Online news outlets which have been struggling to make up some of the revenue lost by their paper and ink versions have been the first to embrace programatic, lured by the promise of incremental revenue from ads that automatically appear on their site without the need for much in the way of resources to facilitate it. What could possibly go wrong? Things rarely work on the cheap. Clearly they need to invest in some kind of oversight to ensure their mastheads aren’t hijacked by scam artists.

If Facebook has the technology to automatically harvest private information form hundreds of millions of its users, surely it could develop technology to intercept false advertising before it appears online.

I know this may sound like a wild and desperate idea and anathema to a tech giant but Facebook could use their massive resources to hire enough real, live people to combat cyber piracy.

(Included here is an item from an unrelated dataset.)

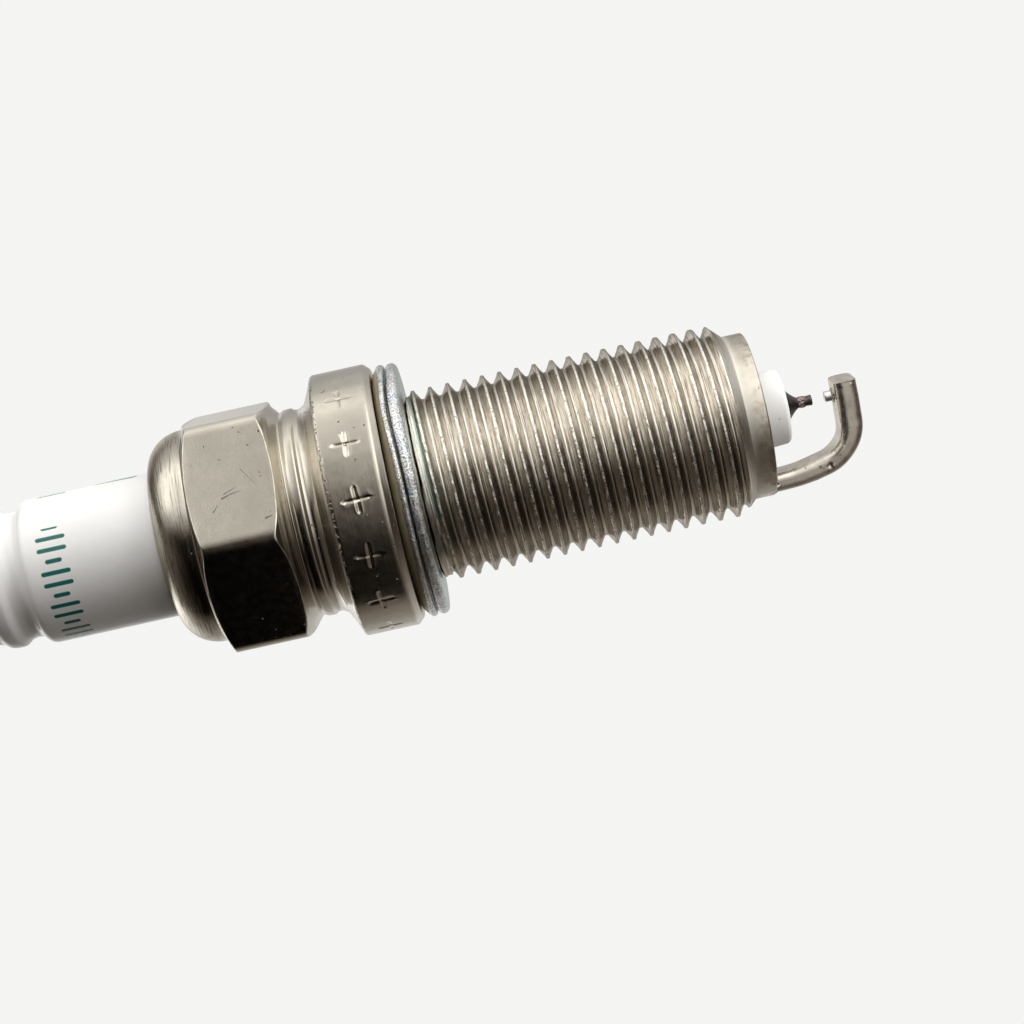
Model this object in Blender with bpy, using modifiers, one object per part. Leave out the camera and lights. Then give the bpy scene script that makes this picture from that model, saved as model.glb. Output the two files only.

In a wide ranging discussion with SCA Chief Sales Officer, Brian Gallagher (which will be published in parts on radioinfo over coming weeks) he made it clear that radio too will earmark a portion of its inventory to programatic but it might take up to three years before it is implemented. “The technology has got to catch up with the promise,” he says. “But even in three years time, even if we’re very successful on programatic, 95 per cent of our revenue is going to be coming through Broadcast.” In other words programatic will be limited to audio delivered through apps.

It is inevitable that in the same manner that technology has disrupted the way people watch TV, listen to music, take photos and communicate with each other, that in the long run, programatic will disrupt the way in which the advertising market operates.

But in this era of fake news we are in danger of the information age becoming the “misinformation age” and ‘our arses being sued off’ if we are not vigilant about exactly what content is served up to our audience.